The Board did not stall the project
After I joined the Board, we were informed by Mead and Hunt—the architecture firm contracted by the County to guide completion of the project—that the items set forth in Res 320 would require an allocation of an additional $9.8 million to build. Mead and Hunt also asked for about $800,000 to complete the designs for the building called for in Res 320. These two factors stalled the project.
Wisconsin State Journal got this situation wrong with their incendiary and inaccurate headline, “As Black supervisors vow new plan for jail project, Dane County Board stalls latest contract.” The Board did not stall the project—nor did its three Black members. That is a crude misrepresentation of what is going on.
The project is stalled because, put simply, the County cannot exceed a project budget by $9.8 million or even $800,000 without your permission. Your permission is granted via the elected Board voting to do that—not by a private firm ordering the County to do that.
The Board vote on Thursday considered only the allocation of $800,000 to complete the designs called for in Res 320. But we’ve already been told that those designs will cost another $9.8 million to build. I joined twenty-four of my colleagues in supporting a delay on the $800,000 allocation for a number of reasons, two of them purely logistical:
The earliest the project can possibly go to bid is early 2023, regardless of whether we had allocated the $800,000 right now, and regardless of whether we make changes to the plan this summer.
The Board is very unlikely to agree to allocate another $9.8 million to the project called for in Res 320, without making changes. I know I wouldn’t do so today.
So, instead of wasting time and money on drawing up designs that we ultimately won’t use, let’s find a better way.
With any project, when there are cost overruns, you first consider what can be done to bring the project back to budget. You don’t immediately allocate more money without asking questions. You may ultimately decide to allocate more money, but only once you’ve done the diligence of examining other factors and ways to solve the issue.
In other words, when there is a stall, you work on finding the best way out, and you don’t assume that there’s only one way. Especially when you’re dealing with taxpayer money during an economic crisis that has devastated so many of the people I serve. (I take this responsibility very, very seriously, and so do my colleagues.)
Anyway, that is what the Board is doing. We are confronting an existing complex problem and working toward the best solution. The Board not stall the project.
I know that the Black Caucus is committed to a solution
First off, speaking personally, getting to the right solution has taken the majority of my time on the Board to this point. Know that I am deeply committed to it.

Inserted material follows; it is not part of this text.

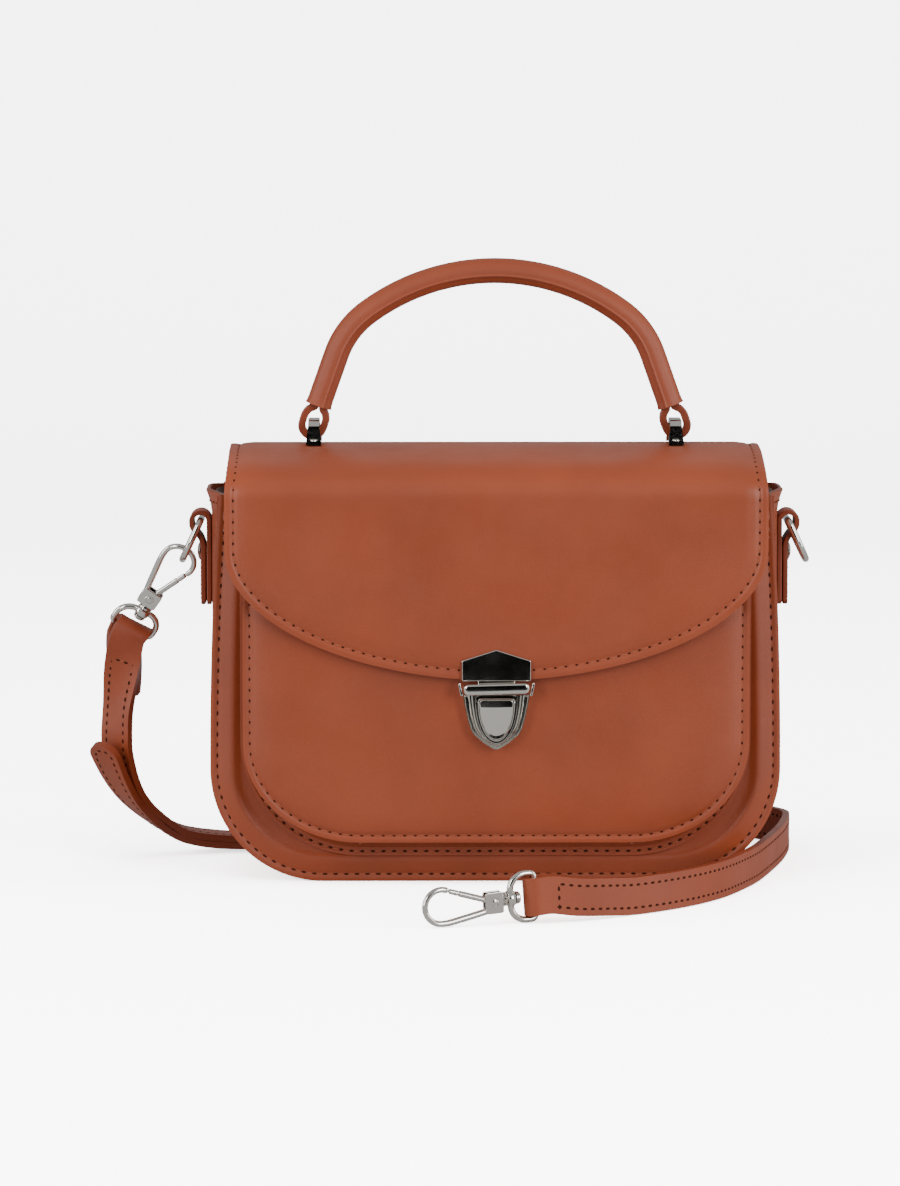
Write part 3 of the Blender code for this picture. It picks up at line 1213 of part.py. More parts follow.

My three Black colleagues on the Board are, as well. And it needs to be said that they all know a lot more about this subject than I do. Supv. Anthony Gray is a Board veteran, a developer, and an attorney. Supv. April Kigeya is the Co-Chair of the Middleton Police Commission and has served on our county’s Equal Opportunities Commission. Supv. Dana Pellebon is a victim advocate, as well as the co-Executive Director of Dane County’s Rape Crisis Center.
This is a dream team. The three members of the Dane County Board’s Black Caucus know what they’re doing. It is one of the great honors of my life to serve with them, and I know I am not the only person on the Board who feels that way. And it is disturbing that this reality has not been fairly represented by the Wisconsin State Journal.
I have to wonder—as a white man with racial and economic privilege—if I had led a caucus of white people committed to finding the right way forward here, would I have been treated with the disdain that drips from this article? If I’d stood up and made the strong, well researched arguments that Supv. Gray did on Thursday night, would the headline have mischaracterized the situation in this way?
I’m glad that my Board colleagues saw Supv. Gray’s arguments for what they were—the product of deep research, experience, and commitment to finding the right solution. I am also calling out the Wisconsin State Journal for not seeing or representing them in the same light. I demand that the Wisconsin State Journal do better by my Black colleagues as well as by Wisconsin State Journal readers, who deserve to know what’s really going on.
What’s next
Res 320 also called for a study on how to reduce our jail population—also a goal shared by most of the Board—and specific recommendations for how to put these into practice, both programmatically and infrastructurally. I, for one, plan to take these learnings seriously in figuring out the right way forward.
This work is already under way, and we can do it without contributing to further delays in the project.
For one thing, the plan that I will support needs to reflect an ongoing commitment to decarceration. Res 320 had laudable content in this area, but we need to do more. If we have a jail, it should be used with good judgment. I demand a commitment from all parties of the judicial system to do so.